The rule of thumb is that definiteness is expressed only once in a noun phrase. If the adjective comes first in the noun phrase or if it is only preceded by an indefinite article, it takes the definite ending:

Kannst du, o bester Lehrer, uns helfen? – ‘Can you, o best teacher, help us?’

Er ist ein bester Lehrer._ – ‘He is a best teacher.’

If, however, the adjective is already preceded by a definite element such as a definite article or a demonstrative pronoun, then it takes the indefinite ending:

Er ist der beste Lehrer. – ‘He is the best teacher.’

Nur dieser beste Lehrer kann uns helfen. ‘Only this best teacher can help us.’

So much for the clear-cut cases. Unfortunately, an adjective can be preceded by words where the usage varies.
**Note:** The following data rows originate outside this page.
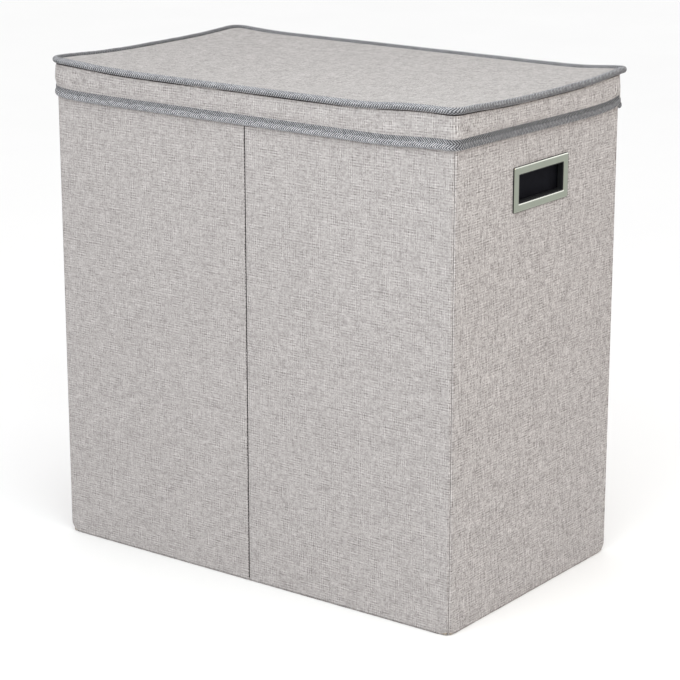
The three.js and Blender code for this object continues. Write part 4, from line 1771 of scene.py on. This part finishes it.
@dataclass
class Studio:
    """The pale floor, the soft lights and the camera at the photograph's viewing angle."""

    azimuth: float = 36.74
    elevation: float = 15.87
    distance: float = 2.9293
    lens: float = 124.33
    sensor: float = 36.0
    sight: float = 200.0
    target: tuple[float, float, float] = (8.28 * MM, 0.0, 267.31 * MM)
    lamps_target: tuple[float, float, float] = (0.0, 0.0, 0.3)
    floor_half: float = 40.0
    sky: float = 1.0
    lamps: tuple[Lamp, ...] = (
        Lamp("key_light", 12, 39, 1.4, 0.8, 4.7),
        Lamp("corner_light", 55, 46, 1.3, 0.8, 3.5, (0.85, 1, 1)),
        Lamp("right_light", 85, 25, 1.5, 0.8, 1.6, (1, 0.5, 0.15)),
        Lamp("back_light", 160, 36, 1.6, 0.7, 1.0),
    )

    def toward(self, azimuth: float, elevation: float) -> Vector:
        """The direction from the object to a place so far round it and so high, in degrees."""
        a, e = math.radians(azimuth), math.radians(elevation)
        return Vector((math.sin(a) * math.cos(e), -math.cos(a) * math.cos(e), math.sin(e)))

    def hang(self, lamp: Lamp) -> None:
        """Hangs a lamp.

        Args:
            lamp: The lamp.
        """
        data = bpy.data.lights.new(lamp.name, "AREA")
        data.size, data.energy, data.color = lamp.size, lamp.power, lamp.colour
        hung = bpy.data.objects.new(lamp.name, data)
        back = self.toward(lamp.azimuth, lamp.elevation)
        hung.location = Vector(self.lamps_target) + back * lamp.away
        hung.rotation_euler = back.to_track_quat("Z", "Y").to_euler()
        bpy.context.scene.collection.objects.link(hung)

    def floor(self) -> None:
        """Lays the floor."""
        corners = np.array([(*signs, 0) for signs in CORNER_SIDES]) * self.floor_half
        piece = make_object("studio_floor", corners, [[0, 1, 2, 3]], corners[:, :2])
        bench = Bench("pale_floor")
        mottle = bench.noise(bench.place(), 3.0, 2.0)
        bench.set(Base_Color=bench.tint(mottle, shown(249, 249, 249), shown(253, 253, 253)), Roughness=0.9,
                  Specular_IOR_Level=0.1)
        piece.data.materials.append(bench.material)

    def build(self) -> None:
        """Sets the camera, the lights, the world and the floor."""
        scene = bpy.context.scene
        camera = bpy.data.cameras.new("camera")
        camera.lens, camera.sensor_width, camera.clip_end = self.lens, self.sensor, self.sight
        eye = bpy.data.objects.new("camera", camera)
        back = self.toward(self.azimuth, self.elevation)
        eye.location = Vector(self.target) + back * self.distance
        eye.rotation_mode = "QUATERNION"
        eye.rotation_quaternion = (-back).to_track_quat("-Z", "Y")
        scene.collection.objects.link(eye)
        scene.camera = eye
        self.floor()
        for lamp in self.lamps:
            self.hang(lamp)
        world = bpy.data.worlds.new("studio")
        world.use_nodes = True
        glow = world.node_tree.nodes["Background"]
        glow.inputs["Color"].default_value = (1, 1, 1, 1)
        glow.inputs["Strength"].default_value = self.sky
        scene.world = world
        scene.view_settings.view_transform = "Standard"


def main() -> None:
    """Builds the hamper's dress piece by piece, then the studio round it."""
    logging.basicConfig(level=logging.INFO, format="%(name)s: %(message)s")
    finishes = Finishes()
    Walls(finishes).build()
    for side in Side:
        HandHold(side, finishes).build()
        Bin(side, finishes).build()
    Rim(finishes).build()
    Hinge(finishes).build()
    Lid(finishes).build()
    Studio().build()


if __name__ == "__main__":
    main()
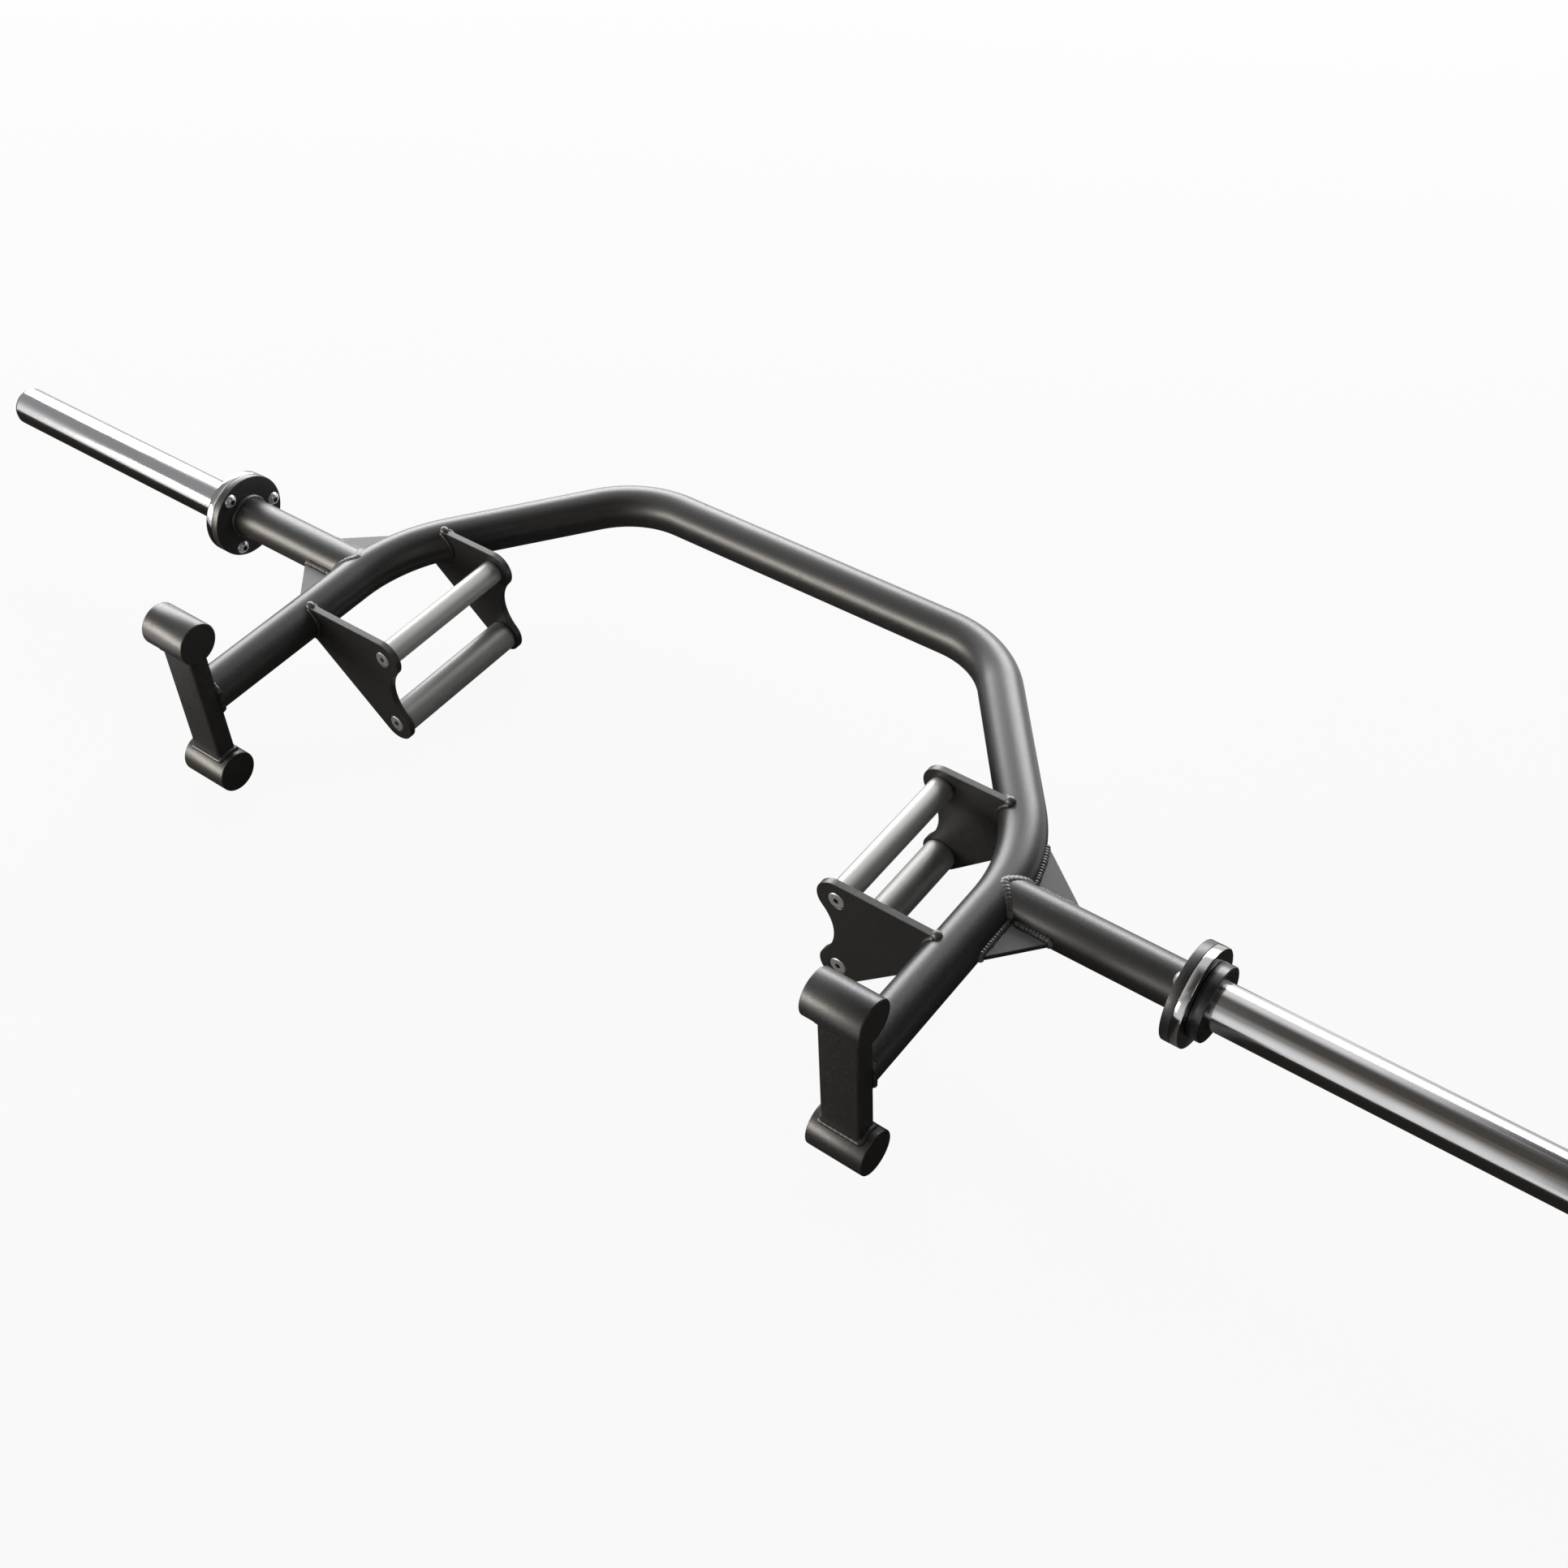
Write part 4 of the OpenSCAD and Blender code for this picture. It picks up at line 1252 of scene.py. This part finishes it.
class BAR_OT_inner_parts(Operator):
    """Finish the turned parts inside the sleeves and grips"""
    bl_idname = "bar.inner_parts"
    bl_label = "Inner Parts"

    def execute(self, context):
        finishes = {
            "spindle": "Ground spindle",
            "inner_thrust_washer": "Sintered bronze",
            "outer_thrust_washer": "Sintered bronze",
            "inner_bush": "Sintered bronze",
            "outer_bush": "Sintered bronze",
            "retaining_ring": "Spring steel",
            "lower_grip_plugs": "Plug steel",
        }
        for side in SIDES:
            for part, material in finishes.items():
                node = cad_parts[f"{side}_{part}"]
                node.data.materials.clear()
                node.data.materials.append(bpy.data.materials[material])
        return {"FINISHED"}


def card(name, centre, normal, width, height, material):
    """A flat card of the stage, which faces along normal."""
    bm = bmesh.new()
    bm.loops.layers.uv.new("Card")
    bmesh.ops.create_grid(bm, x_segments=1, y_segments=1, size=0.5, calc_uvs=True)
    bmesh.ops.scale(bm, vec=(width, height, 1), verts=bm.verts)
    turn = Vector(normal).to_track_quat("Z", "Y").to_matrix().to_4x4()
    bmesh.ops.transform(bm, matrix=Matrix.Translation(centre) @ turn, verts=bm.verts)
    flat = new_object(bm, name)
    flat.data.materials.append(material)
    flat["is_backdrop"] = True
    return flat


def card_material(name, tint, solid):
    """A glowing card that fades out from a solid middle to its edges."""
    material, nodes = material_nodes(name)
    parts = nodes.add(
        "ShaderNodeSeparateXYZ", {0: nodes.add("ShaderNodeUVMap").outputs[0]}).outputs
    across, along = (
        nodes.maths("ABSOLUTE", nodes.maths("SUBTRACT", parts[axis], 0.5)) for axis in "XY")
    edge = nodes.maths("MULTIPLY", nodes.maths("MAXIMUM", across, along), 2.0)
    fade = nodes.ranged(edge, {"From Min": solid}, interpolation_type="SMOOTHSTEP")
    glow = nodes.add("ShaderNodeEmission", {"Color": (*tint, 1)})
    clear = nodes.add("ShaderNodeBsdfTransparent")
    mix = nodes.add("ShaderNodeMixShader", {0: fade, 1: glow.outputs[0], 2: clear.outputs[0]})
    nodes.add("ShaderNodeOutputMaterial", {"Surface": mix.outputs[0]})
    return material


def softbox(name, centre, width, height, power, tint):
    """A rectangular soft lamp that points at the bar's middle and isn't seen itself."""
    light = bpy.data.lights.new(name, "AREA")
    light.color = tint
    light.shape = "RECTANGLE"
    light.size = width
    light.size_y = height
    light.energy = power
    lamp = bpy.data.objects.new(name, light)
    lamp.location = centre
    lamp.rotation_euler = (Vector() - Vector(centre)).to_track_quat("-Z", "Y").to_euler()
    lamp.visible_camera = False
    bpy.context.scene.collection.objects.link(lamp)


class BAR_OT_stage(Operator):
    """Set up the camera, the pale floor and backdrop, the soft lights and the dark cards"""
    bl_idname = "bar.stage"
    bl_label = "Stage"

    def add_camera(self, scene):
        """The camera that was fitted to the photo."""
        data = bpy.data.cameras.new("photo_camera")
        data.sensor_width = 36
        data.sensor_fit = "HORIZONTAL"
        data.lens = 47.24
        data.shift_x = 0.0846
        data.shift_y = -0.0362
        data.clip_end = 100
        camera = bpy.data.objects.new("photo_camera", data)
        place = Matrix.Translation((1.13013, -1.20787, 1.69052))
        turn = Quaternion((0.87232, 0.355115, 0.165385, 0.292573))
        camera.matrix_world = place @ turn.to_matrix().to_4x4()
        scene.collection.objects.link(camera)
        scene.camera = camera

    def add_ground(self, settings):
        """A floor that looks nearly as pale as its colour, and keeps a little light and shadow."""
        material, nodes = material_nodes("Pale floor")
        tint = (*settings.ground, 1)
        paint = nodes.add("ShaderNodeBsdfDiffuse", {"Color": tint})
        glow = nodes.add("ShaderNodeEmission", {"Color": tint})
        glow_share = 0.975
        part = nodes.maths("MULTIPLY", nodes.looking(), glow_share)
        mix = nodes.add("ShaderNodeMixShader", {0: part, 1: paint.outputs[0], 2: glow.outputs[0]})
        nodes.add("ShaderNodeOutputMaterial", {"Surface": mix.outputs[0]})
        card("floor", (0, 0, -0.0005), (0, 0, 1), 30, 30, material)

    def add_world(self, scene, settings):
        """A backdrop that is seen at full strength, but lights the object by the ambient share."""
        scene.world = bpy.data.worlds.new("studio")
        scene.world.use_nodes = True
        nodes = Nodes(scene.world.node_tree)
        level = nodes.ranged(nodes.looking(), {"To Min": settings.ambient, "To Max": 1.0})
        background = nodes.add("ShaderNodeBackground", {"Color": (*settings.ground, 1), "Strength": level})
        nodes.add("ShaderNodeOutputWorld", {"Surface": background.outputs[0]})

    def add_cards(self, settings):
        """Cards that only reflections see, in place of the dark floor and room round the real bar."""
        up, down = (0, 0, 1), (0, 0, -1)
        over = card_material("Dark card over", settings.card, solid=0.35)
        under = card_material("Dark card under", scaled(settings.card, 0.25), solid=0.88)
        aside = card_material("Dark card aside", scaled(settings.card, 0.5), solid=0.6)
        front = card_material("Grey card in front", scaled(settings.card, 1.8), solid=0.0)
        left = card_material("Grey card on the left", scaled(settings.cool, 0.36), solid=0.4)
        behind = card_material("Grey card behind", scaled(settings.cool, 0.4), solid=0.5)
        # Name, centre, the way it faces, width, height and material
        for values in (
                ("card_under_frame", (0, -0.195, -0.0003), up, 1.4, 1.11, under),
                ("card_under_right_sleeve", (1.775, -0.12, -0.0002), up, 2.45, 0.68, under),
                ("card_under_left_sleeve", (-1.775, -0.22, -0.0002), up, 2.45, 0.56, under),
                ("card_behind_right_sleeve", (1.3, 0.62, -0.0001), up, 1.3, 0.76, behind),
                ("card_behind_left_sleeve", (-1.65, 0.62, -0.0001), up, 1.9, 0.76, behind),
                ("card_over", (1.3, -0.7, 2.6), down, 5.4, 4.0, over),
                ("card_over_right", (2.1, 1.6, 2.6), down, 3.2, 3.4, aside),
                ("card_right", (3.0, 1.6, 1.4), (-1, -0.5, 0), 5.0, 3.6, aside),
                ("card_camera", (2.6, -2.6, 1.3), (-1, 1, 0), 4.6, 3.6, aside),
                ("card_front", (1.0, -4.2, 4.5), (0, 1, 0), 9.0, 8.6, front),
                ("card_left", (-4.6, -1.2, 3.7), (1, 0, 0), 7.4, 6.6, left)):
            flag = card(*values)
            flag.visible_camera = False
            flag.visible_diffuse = False
            flag.visible_transmission = False
            flag.visible_shadow = False

    def execute(self, context):
        scene = context.scene
        settings = scene.bar_studio
        scene.view_settings.view_transform = "Standard"
        self.add_camera(scene)
        self.add_ground(settings)
        self.add_world(scene, settings)
        # Name, centre, width, height, power in watts and colour
        softbox("back_left_softbox", (-2.7, 2.3, 1.3), 3.8, 2.0, 180, settings.cool)
        softbox("back_softbox", (0.0, 3.2, 1.6), 2.2, 1.9, 110, settings.cool)
        softbox("front_left_softbox", (-2.0, -2.8, 0.75), 3.0, 1.2, 120, settings.warm)
        self.add_cards(settings)
        return {"FINISHED"}


PIECES = (
    BAR_OT_finishes, BAR_OT_frame_tube, BAR_OT_arms, BAR_OT_gussets, BAR_OT_handle_plates, BAR_OT_grips,
    BAR_OT_grip_screws, BAR_OT_feet, BAR_OT_flanges, BAR_OT_flange_screws, BAR_OT_sleeves, BAR_OT_welds,
    BAR_OT_inner_parts, BAR_OT_stage,
)


class VIEW3D_PT_trap_bar(Panel):
    """The trap bar's pieces, in the order they are built"""
    bl_label = "Trap Bar"
    bl_space_type = "VIEW_3D"
    bl_region_type = "UI"
    bl_category = "Trap Bar"

    def draw(self, context):
        layout = self.layout
        for piece in PIECES:
            layout.operator(piece.bl_idname)
        for group in (context.scene.bar_sizes, context.scene.bar_finishes, context.scene.bar_studio):
            box = layout.box()
            for name in group.__annotations__:
                box.prop(group, name)


CLASSES = (BarSizes, BarFinishes, StudioSettings, *PIECES, VIEW3D_PT_trap_bar)


def register():
    for cls in CLASSES:
        bpy.utils.register_class(cls)
    bpy.types.Scene.bar_sizes = PointerProperty(type=BarSizes)
    bpy.types.Scene.bar_finishes = PointerProperty(type=BarFinishes)
    bpy.types.Scene.bar_studio = PointerProperty(type=StudioSettings)


def unregister():
    del bpy.types.Scene.bar_studio
    del bpy.types.Scene.bar_finishes
    del bpy.types.Scene.bar_sizes
    for cls in reversed(CLASSES):
        bpy.utils.unregister_class(cls)


def corners(box):
    return [list(corner) for corner in box]


def main():
    register()
    bpy.ops.bar.finishes()
    bpy.ops.bar.frame_tube()
    bpy.ops.bar.arms()
    bpy.ops.bar.gussets()
    bpy.ops.bar.handle_plates()
    bpy.ops.bar.grips()
    bpy.ops.bar.grip_screws()
    bpy.ops.bar.feet()
    bpy.ops.bar.flanges()
    bpy.ops.bar.flange_screws()
    bpy.ops.bar.sleeves()
    bpy.ops.bar.welds()
    bpy.ops.bar.inner_parts()
    bpy.ops.bar.stage()
    {"cad": corners(CAD_BOX), "visual": corners(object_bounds())}


if __name__ == "__main__":
    main()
After these words, either the definite ending or the indefinite ending can occur. One such group of words are the possessive pronouns that have their own definite endings (unser ‘our’ and euer ‘your’).

The adjective following such a possessive pronoun can have the indefinite ending:

Er ist unser beste Lehrer. – ‘He is our best teacher.’

But it might as well have the definite ending:

Er ist unser bester Lehrer. – ‘He is our best teacher.’

There is no difference in meaning, but the use of the indefinite ending is more old-fashioned.